Without a doubt, converting meant significant change for Johnson at home and in her personal life, but it also meant she would need to make a few changes in her professional life in order to practice her religion. 

“When I converted (in 2011), I had been here for about eight years.  It was a change for everyone – just a learning experience, learning the difference and my beliefs,” said Johnson. 

A change in dress and a month of fasting presented opportunities to bring awareness to her colleagues of Muslim customs, but perhaps the change that most required support and understanding in the workplace was that Johnson would now need to pray five times each day. 

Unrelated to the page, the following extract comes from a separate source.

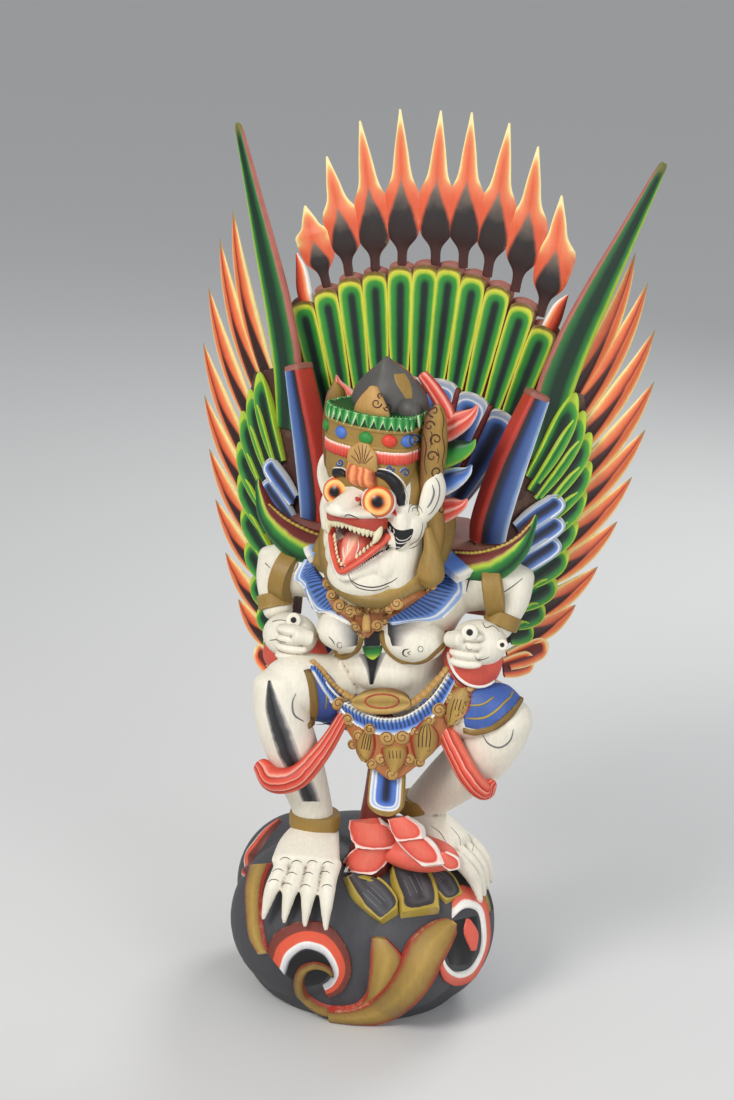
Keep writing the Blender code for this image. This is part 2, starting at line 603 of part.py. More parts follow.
def wing(name, side, spread):
    """One wing: a backing board under two rows of quills, with a post, a long spike and the tenon."""
    place = wing_place(side)
    swept = math.radians(WING_SWEEP_DEG)
    corner = [(a - b) * STEP for a, b in zip(yoke_corner(), WING_SEAT)]
    inner = (corner[0] * math.cos(swept) + corner[1] * math.sin(swept) + SEAT_GAP) / WING_STEP
    foot = SEAT_GAP / WING_STEP
    board = bmesh.new()
    outer = ((58, -126), (90, -60), (118, 10), (126, 90), (112, 168), (84, 176))
    outline = ((-15, foot), (inner, foot), (inner, -40), (inner + 4, -110), *[spread_out(p, spread) for p in outer],
               (46, 120), (10, 70))
    slab(board, [(a * WING_STEP, u * WING_STEP) for a, u in outline], -0.18 * WING_THICKNESS, 0.4 * WING_THICKNESS,
         place)
    made = solid(name, board)
    forms = bmesh.new()
    box(forms, WING_TENON_WIDTH, WING_TENON_THICKNESS, -WING_TENON_DEPTH + TENON_CLEARANCE, 0.02, place)
    post = ((0, 0, 3, 17, 12), (2, 0, 24, 18, 13), (14, 0, 70, 17, 13), (28, 0, 112, 14, 13), (41, 0, 148, 11, 12))
    sweep(forms, post, sides=8, place=place, step=WING_STEP, round_ends=0)
    spike = ((66, 2, 90, 15, 7), (63, 2, 146, 22, 8), (78, 2, 200, 19, 8), (98, 2, 252, 16, 7), (122, 2, 306, 11, 5),
             (155, 2, 378, 1.2, 1.5))
    sweep(forms, spike, sides=6, place=place, step=WING_STEP, round_ends=0)
    for i, (x, z, degrees, length) in enumerate(LONG_QUILLS):
        quill(forms, spread_out((x, z), spread), degrees, length, 13, LONG_QUILL_DEPTH, place, blunt=i >= len(LONG_QUILLS) - 2)
    for i, (x, z, degrees, length) in enumerate(SHORT_QUILLS):
        quill(forms, spread_out((x, z), spread), degrees, length, 12.5, SHORT_QUILL_DEPTH, place, blunt=i >= len(SHORT_QUILLS) - 2)
    for x, z in WING_SCALLOPS:
        ball(forms, (x - 12, -9, z), (20, 6, 15), 4, 8, place, WING_STEP)
    boolean(made, helper(name + "_forms", forms), "UNION")
    coarser = made.modifiers.new("coarser", "DECIMATE")
    coarser.ratio = WING_KEPT
    made.data.materials.append(paint(name + " orange", (0.78, 0.30, 0.10)))
    return made


def fan_lean(x, z, depth=0.0):
    """A point on the fan, which leans back a little as it rises."""
    return (x, depth, z)


def fan_spike(mesh, tip, stem, place):
    """One flame-shaped spike of the crest on its thin stem."""
    shape = ((0.0, 4), (0.12, 4.5), (0.26, 17.5), (0.44, 19), (0.62, 11.5), (1.0, 1.2))
    stations = []
    for share, width in shape:
        x = stem[0] + (tip[0] - stem[0]) * share
        z = stem[1] + (tip[1] - stem[1]) * share
        stations.append((*fan_lean(x, z), width, 4.5 if share < 1 else 1.5))
    sweep(mesh, stations, sides=4, place=place, step=FAN_STEP, round_ends=0)


def tail_fan():
    """The tail fan: a shield of feathers round a ring of petals, under a crest of flame spikes."""
    place = fan_place()
    board = bmesh.new()
    right = ((28, SEAT_GAP / FAN_STEP), (46, 34), (84, 90), (122, 118), (138, 168), (128, 196), (106, 212), (80, 226), (54, 236),
             (27, 243), (0, 245))
    outline = [*right, *[(-x, z) for x, z in right[-2::-1]]]
    rings = []
    for depth in (-0.35 * FAN_THICKNESS, 0.5 * FAN_THICKNESS):
        rings.append([place @ (Vector(fan_lean(x, z, depth / FAN_STEP)) * FAN_STEP) for x, z in outline])
    add_rings(board, rings, (None, None))
    made = solid("tail_fan", board)
    forms = bmesh.new()
    box(forms, FAN_TENON_WIDTH, FAN_TENON_THICKNESS, -FAN_TENON_DEPTH + TENON_CLEARANCE, 0.016, place)
    sweep(forms, ((0, 0, 2, 30, 9), (0, 0, 30, 26, 9), (0, 2, 70, 20, 9)), sides=8, place=place, step=FAN_STEP,
          round_ends=0)
    sides = [(x, z, sign) for x, z in FAN_FEATHERS for sign in ((1, -1) if x else (1,))]
    for x, z, sign in sides:
        away = Vector((sign * x, z - FAN_RADIATE_FROM)).normalized()
        foot = Vector((sign * x, z)) - away * 118
        middle = Vector((sign * x, z)) - away * 50
        stations = [(*fan_lean(*foot, -5), 9, 5), (*fan_lean(*middle, -5), 13.5, 5), (*fan_lean(sign * x, z, -3), 7, 3)]
        sweep(forms, stations, sides=4, place=place, step=FAN_STEP, round_ends=0.8)
    for degrees in spaced(-66, 66, 7):
        turn = math.radians(degrees)
        foot = (10 * math.sin(turn), 24)
        reach = 112 - 10 * abs(degrees) / 66
        tip = (reach * math.sin(turn) * 0.86, 24 + reach * math.cos(turn) * (0.94 + 0.3 * abs(math.sin(turn))))
        middle = [(a + b) / 2 for a, b in zip(foot, tip)]
        stations = [(*fan_lean(*foot, -6), 7, 5), (*fan_lean(*middle, -8), 17, 7), (*fan_lean(*tip, -6), 10, 4)]
        sweep(forms, stations, sides=4, place=place, step=FAN_STEP, round_ends=0.8)
    rim = [(*fan_lean(x * 1.02, z - 7), 8, 8) for x, z in FAN_FEATHERS]
    rim += [(*fan_lean(143, 168), 7, 7), (*fan_lean(134, 132), 8, 7), (*fan_lean(150, 112), 5, 5)]
    whole = [(-s[0], *s[1:]) for s in rim[:0:-1]] + rim
    sweep(forms, whole, sides=5, place=place, step=FAN_STEP)
    for tip, stem in zip(FAN_SPIKES, FAN_STEMS):
        for sign in (1, -1) if tip[0] else (1,):
            fan_spike(forms, (sign * tip[0], tip[1]), (sign * stem[0], stem[1]), place)
    boolean(made, helper("tail_fan_forms", forms), "UNION")
    made.data.materials.append(paint("leaf green", (0.20, 0.42, 0.20)))
    return made


def main():
    """Build the four pieces."""
    clear_scene()
    figure()
    wing("right_wing", -1, RIGHT_SPREAD)
    wing("left_wing", 1, LEFT_SPREAD)
    tail_fan()


main()
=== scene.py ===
"""Looks of a carved and painted garuda that stands on a scrolled rock, with two wings and a tail fan.

Everything is measured in millimetres and becomes metres when a mesh is made. The figure looks towards -Y.
"""

import logging
import math
from collections.abc import Callable
from dataclasses import dataclass, field
from enum import Enum

import bpy
import numpy as np
from mathutils import Matrix, Vector
from mathutils.bvhtree import BVHTree
from mathutils.geometry import tessellate_polygon


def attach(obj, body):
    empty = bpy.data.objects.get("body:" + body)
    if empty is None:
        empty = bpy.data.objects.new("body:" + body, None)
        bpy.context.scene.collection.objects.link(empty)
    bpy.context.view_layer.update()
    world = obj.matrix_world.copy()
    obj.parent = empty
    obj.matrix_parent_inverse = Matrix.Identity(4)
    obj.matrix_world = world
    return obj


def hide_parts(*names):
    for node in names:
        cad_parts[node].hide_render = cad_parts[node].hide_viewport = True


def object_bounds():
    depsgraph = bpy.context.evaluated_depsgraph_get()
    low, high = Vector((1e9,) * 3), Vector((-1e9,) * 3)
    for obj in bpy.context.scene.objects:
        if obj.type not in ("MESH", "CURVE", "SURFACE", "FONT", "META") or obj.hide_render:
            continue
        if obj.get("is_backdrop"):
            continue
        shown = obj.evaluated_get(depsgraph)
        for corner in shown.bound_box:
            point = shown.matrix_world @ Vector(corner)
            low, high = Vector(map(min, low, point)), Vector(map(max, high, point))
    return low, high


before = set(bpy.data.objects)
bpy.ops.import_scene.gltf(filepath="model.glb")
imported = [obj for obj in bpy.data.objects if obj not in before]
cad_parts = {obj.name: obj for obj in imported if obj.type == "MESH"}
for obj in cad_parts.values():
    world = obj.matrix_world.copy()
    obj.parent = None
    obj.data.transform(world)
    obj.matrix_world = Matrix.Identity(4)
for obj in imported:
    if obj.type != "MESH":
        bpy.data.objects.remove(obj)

LOG = logging.getLogger("garuda")
MM = 0.001
FRONT = (0.0, -1.0, 0.0)
UP = (0.0, 0.0, 1.0)
DOWN = (0.0, 0.0, -1.0)
FLOOR_GAP = 0.2  # everything stays this far above the floor
RIM_SUNK = 0.35  # how far the borders of a stroke sink into its surface
PATCH_SUNK = 0.3  # how far the borders of a patch sink in
LEAST_HALF = 0.25  # no limb or leaf is thinner than this, to either side
HAIRLINE = 0.15  # no stroke is narrower than this, to either side
CREASE_DEG = 38.0  # edges sharper than this stay sharp
ROW_SPAN = 20  # points from one station to the next of a line that beads or teeth follow
NO_TRIS = np.zeros((0, 3), int)


class Side(Enum):
    """The figure's own sides. The figure's left is on the viewer's right, at +X."""

    RIGHT = -1
    LEFT = 1


def srgb(red: float, green: float, blue: float) -> tuple[float, float, float]:
    """Turn a paint's screen colour into linear light.

    Args:
        red: Red, 0 to 255.
        green: Green, 0 to 255.
        blue: Blue, 0 to 255.

    Returns:
        The linear colour, 0 to 1.
    """
    return tuple(((c / 255 + 0.055) / 1.055) ** 2.4 if c > 10 else c / 3294 for c in (red, green, blue))


BONE = srgb(226, 220, 203)
GOLD = srgb(146, 116, 56)
GOLD_PALE = srgb(190, 158, 92)
OCHRE = srgb(172, 150, 66)
BLUE = srgb(70, 108, 182)
NAVY = srgb(34, 48, 92)
SKY = srgb(150, 178, 220)
RED = srgb(205, 62, 44)
SALMON = srgb(222, 98, 80)
PINK = srgb(232, 160, 140)
MAROON = srgb(104, 34, 28)
ROSE = srgb(148, 92, 80)
ORANGE = srgb(232, 98, 48)
PEACH = srgb(242, 160, 104)
CREAM = srgb(242, 222, 160)
GREEN = srgb(44, 128, 52)
PINE = srgb(14, 52, 30)
LIME = srgb(170, 196, 58)
CHARCOAL = srgb(62, 62, 66)
INK = srgb(22, 22, 24)
WHITE = srgb(240, 238, 230)


@dataclass
class Shape:
    """A mesh in the making.

    across, along and edge are what the paint reads: where a point lies from side to side (-1 to 1), from end
    to end (0 to 1), and how far it faces out or stands proud.
    """

    points: np.ndarray
    quads: np.ndarray
    tris: np.ndarray
    across: np.ndarray
    along: np.ndarray
    edge: np.ndarray

    def outward(self) -> "Shape":
        """Turn the faces of a closed shape outwards.

        Returns:
            The shape itself.
        """
        middle = self.points.mean(axis=0)
        p = self.points - middle
        corners = np.vstack([self.quads[:, [0, 1, 2]], self.quads[:, [0, 2, 3]], self.tris])
        a, b, c = p[corners[:, 0]], p[corners[:, 1]], p[corners[:, 2]]
        if np.einsum("ij,ij->i", a, np.cross(b, c)).sum() < 0:
            self.quads = self.quads[:, ::-1]
            self.tris = self.tris[:, ::-1]
        return self

    def moved(self, matrix: Matrix) -> "Shape":
        """Place a copy of the shape.

        Args:
            matrix: Where it goes.

        Returns:
            The placed copy, with its faces outwards.
        """
        m = np.array(matrix)
        points = self.points @ m[:3, :3].T + m[:3, 3]
        return Shape(points, self.quads, self.tris, self.across, self.along, self.edge).outward()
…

To do so independently, she needed nothing more than a private space and her prayer rug. Her office was suitable for her personal need. “I have always been accommodated. It really didn’t occur to me that the Center City campus did not have the facilities needed to accommodate other Muslims.” Until it became clear that this was an area that needed improvement.

“I started seeing more Muslims around (Center City) campus – on the shuttle, in Three Parkway, in the Bellet Building.” Curiosity drove her to ask them where they prayed, and lack of designated Muslim prayer space in Center City became glaring.

Though space is available in University City, for CNHP students who spend a great deal of time downtown, getting there at specific daily times allotted for prayer is not always feasible. Johnson partnered with the Drexel Student Muslim Association (Drexel SMA) to establish a space that meets all of the requirements for Muslim prayer large enough to accommodate a growing population of students, faculty and staff of the faith. 

In November, Johnson and Drexel SMA announced that the Center City prayer space is finally ready for use – and in two locations! “We’ve ironed out the guidelines, tidied up the rooms, and have all that is needed, including prayer rugs, guidelines and a log book, to open the doors to students, faculty and professional staff!” she said.

Space for Muslim Prayer in the Bellet Buidling (Room 302) can be accessed from Monday through Friday from 7 a.m. – 8 p.m. Space in Three Parkway (Room 652) can be accessed from Monday through Friday from 7 a.m. – 6 p.m. Both spaces will be closed on University holidays.

Though Johnson is pleased with the University’s responsiveness and ramped up efforts to foster inclusion and respect, garnering a community-wide understanding of Muslim culture is still a work in progress. And being a member of CNHP’s board for diversity and inclusion, she is approached by peers and students and made aware of shortcomings and concerns. 

“In one instance, a student notified their instructor too late about wanting to observe a Muslim holiday. Some of our holidays are not on a calendar, so the faculty member was unaware and similarly, the student did not feel empowered to approach the subject. We have to create more awareness of our religious practices, and more awareness among students that they have a right to ask for what they need.”